• **Written request**: Copy out all of the material exactly as presented.

• **Dataset section**:
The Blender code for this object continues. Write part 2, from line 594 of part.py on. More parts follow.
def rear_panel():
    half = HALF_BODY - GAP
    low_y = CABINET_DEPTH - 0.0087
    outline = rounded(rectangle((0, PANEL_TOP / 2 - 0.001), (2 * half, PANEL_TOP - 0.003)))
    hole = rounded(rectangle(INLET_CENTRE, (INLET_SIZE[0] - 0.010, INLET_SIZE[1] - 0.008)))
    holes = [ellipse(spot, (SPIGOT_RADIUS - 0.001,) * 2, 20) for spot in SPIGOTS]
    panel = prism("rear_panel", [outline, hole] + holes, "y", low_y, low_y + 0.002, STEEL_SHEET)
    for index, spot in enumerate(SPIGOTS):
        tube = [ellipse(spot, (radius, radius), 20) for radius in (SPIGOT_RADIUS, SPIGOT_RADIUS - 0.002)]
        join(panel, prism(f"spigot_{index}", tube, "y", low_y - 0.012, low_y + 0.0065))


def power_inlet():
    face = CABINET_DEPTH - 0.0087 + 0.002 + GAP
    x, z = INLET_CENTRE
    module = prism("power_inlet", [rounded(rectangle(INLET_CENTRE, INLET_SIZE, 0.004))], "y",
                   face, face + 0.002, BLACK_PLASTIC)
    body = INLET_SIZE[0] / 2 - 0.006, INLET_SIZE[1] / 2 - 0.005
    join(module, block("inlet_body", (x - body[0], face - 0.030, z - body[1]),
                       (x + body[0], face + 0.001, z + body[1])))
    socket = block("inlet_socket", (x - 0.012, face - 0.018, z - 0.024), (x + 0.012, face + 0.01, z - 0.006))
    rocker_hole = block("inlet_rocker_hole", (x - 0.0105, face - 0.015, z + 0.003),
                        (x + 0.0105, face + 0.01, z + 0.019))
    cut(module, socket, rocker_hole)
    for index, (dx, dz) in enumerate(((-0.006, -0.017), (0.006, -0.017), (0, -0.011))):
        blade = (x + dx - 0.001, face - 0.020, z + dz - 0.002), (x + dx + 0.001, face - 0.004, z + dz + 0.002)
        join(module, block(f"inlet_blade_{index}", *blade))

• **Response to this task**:
The Blender code for this object continues. Write part 2, from line 594 of part.py on. More parts follow.
def rear_panel():
    half = HALF_BODY - GAP
    low_y = CABINET_DEPTH - 0.0087
    outline = rounded(rectangle((0, PANEL_TOP / 2 - 0.001), (2 * half, PANEL_TOP - 0.003)))
    hole = rounded(rectangle(INLET_CENTRE, (INLET_SIZE[0] - 0.010, INLET_SIZE[1] - 0.008)))
    holes = [ellipse(spot, (SPIGOT_RADIUS - 0.001,) * 2, 20) for spot in SPIGOTS]
    panel = prism("rear_panel", [outline, hole] + holes, "y", low_y, low_y + 0.002, STEEL_SHEET)
    for index, spot in enumerate(SPIGOTS):
        tube = [ellipse(spot, (radius, radius), 20) for radius in (SPIGOT_RADIUS, SPIGOT_RADIUS - 0.002)]
        join(panel, prism(f"spigot_{index}", tube, "y", low_y - 0.012, low_y + 0.0065))


def power_inlet():
    face = CABINET_DEPTH - 0.0087 + 0.002 + GAP
    x, z = INLET_CENTRE
    module = prism("power_inlet", [rounded(rectangle(INLET_CENTRE, INLET_SIZE, 0.004))], "y",
                   face, face + 0.002, BLACK_PLASTIC)
    body = INLET_SIZE[0] / 2 - 0.006, INLET_SIZE[1] / 2 - 0.005
    join(module, block("inlet_body", (x - body[0], face - 0.030, z - body[1]),
                       (x + body[0], face + 0.001, z + body[1])))
    socket = block("inlet_socket", (x - 0.012, face - 0.018, z - 0.024), (x + 0.012, face + 0.01, z - 0.006))
    rocker_hole = block("inlet_rocker_hole", (x - 0.0105, face - 0.015, z + 0.003),
                        (x + 0.0105, face + 0.01, z + 0.019))
    cut(module, socket, rocker_hole)
    for index, (dx, dz) in enumerate(((-0.006, -0.017), (0.006, -0.017), (0, -0.011))):
        blade = (x + dx - 0.001, face - 0.020, z + dz - 0.002), (x + dx + 0.001, face - 0.004, z + dz + 0.002)
        join(module, block(f"inlet_blade_{index}", *blade))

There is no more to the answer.